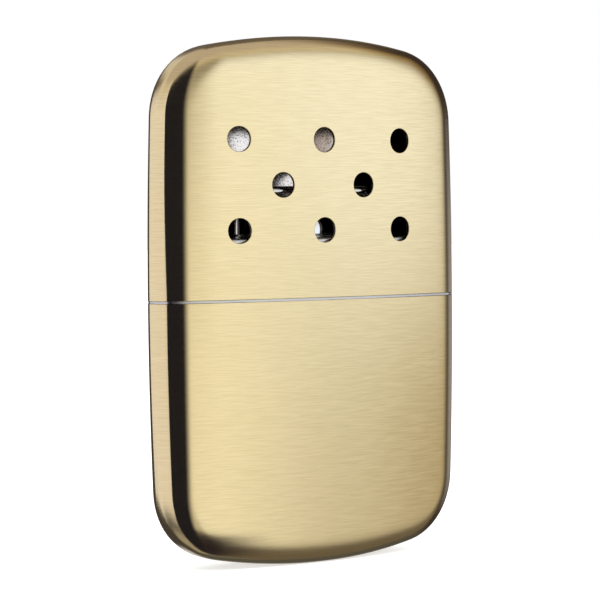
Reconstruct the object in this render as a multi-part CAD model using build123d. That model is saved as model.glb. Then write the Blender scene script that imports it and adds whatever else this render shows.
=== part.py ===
from build123d import *
import os
from functools import cache
from math import hypot, sqrt

# Catalytic hand warmer: a drawn metal tank packed with cotton, a burner that clips on its neck,
# and a vented lid that pushes down over the tank's collar. Millimetres. It stands on its foot:
# X runs across the broad faces, Y from the front face to the rear one, Z up from the foot.

# outer form
width = 67.0  # across the sides, at mid-height
height = 100.0  # foot to crown
depth = 14.3  # front face to rear face, on the centre line
rim_depth = 6.2  # what the two arched faces leave at the sides
side_radius = 890.0  # slight barrel of the sides
lid_end_radius = 114.5  # arched crown
lid_corner_radius = 14.3
case_end_radius = 110.5  # arched base
case_corner_radius = 13.7
edge_radius = 2.9  # rounding from the faces to the sides
edge_flat = 0.2  # least flat left on the side beyond that rounding
foot_press = 0.3  # how much of the arched base is pressed flat
seam_z = 50.1  # rim of the lower case

# sheet metal
shell_wall = 0.7
collar_wall = 0.5
flange_thick = 0.4  # the collar's flange, clamped between case and lid
flange_inset = 0.12  # how far it lies inside the outer surface
slide_gap = 0.3  # collar to lid, all round
collar_rise = 10.7  # above the flange
collar_drop = 8.0  # below the rim of the case
dimple_radius = 1.6  # ball that each grip dimple is pressed with
dimple_height = 0.24
dimple_x = 21.0
dimple_rise = 5.0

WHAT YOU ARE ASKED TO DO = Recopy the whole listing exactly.

RESPONSE BELOW =
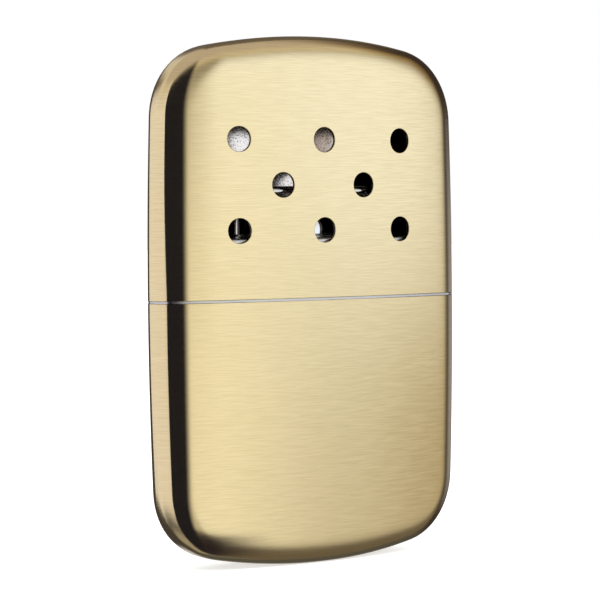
Reconstruct the object in this render as a multi-part CAD model using build123d. That model is saved as model.glb. Then write the Blender scene script that imports it and adds whatever else this render shows.
=== part.py ===
from build123d import *
import os
from functools import cache
from math import hypot, sqrt

# Catalytic hand warmer: a drawn metal tank packed with cotton, a burner that clips on its neck,
# and a vented lid that pushes down over the tank's collar. Millimetres. It stands on its foot:
# X runs across the broad faces, Y from the front face to the rear one, Z up from the foot.

# outer form
width = 67.0  # across the sides, at mid-height
height = 100.0  # foot to crown
depth = 14.3  # front face to rear face, on the centre line
rim_depth = 6.2  # what the two arched faces leave at the sides
side_radius = 890.0  # slight barrel of the sides
lid_end_radius = 114.5  # arched crown
lid_corner_radius = 14.3
case_end_radius = 110.5  # arched base
case_corner_radius = 13.7
edge_radius = 2.9  # rounding from the faces to the sides
edge_flat = 0.2  # least flat left on the side beyond that rounding
foot_press = 0.3  # how much of the arched base is pressed flat
seam_z = 50.1  # rim of the lower case

# sheet metal
shell_wall = 0.7
collar_wall = 0.5
flange_thick = 0.4  # the collar's flange, clamped between case and lid
flange_inset = 0.12  # how far it lies inside the outer surface
slide_gap = 0.3  # collar to lid, all round
collar_rise = 10.7  # above the flange
collar_drop = 8.0  # below the rim of the case
dimple_radius = 1.6  # ball that each grip dimple is pressed with
dimple_height = 0.24
dimple_x = 21.0
dimple_rise = 5.0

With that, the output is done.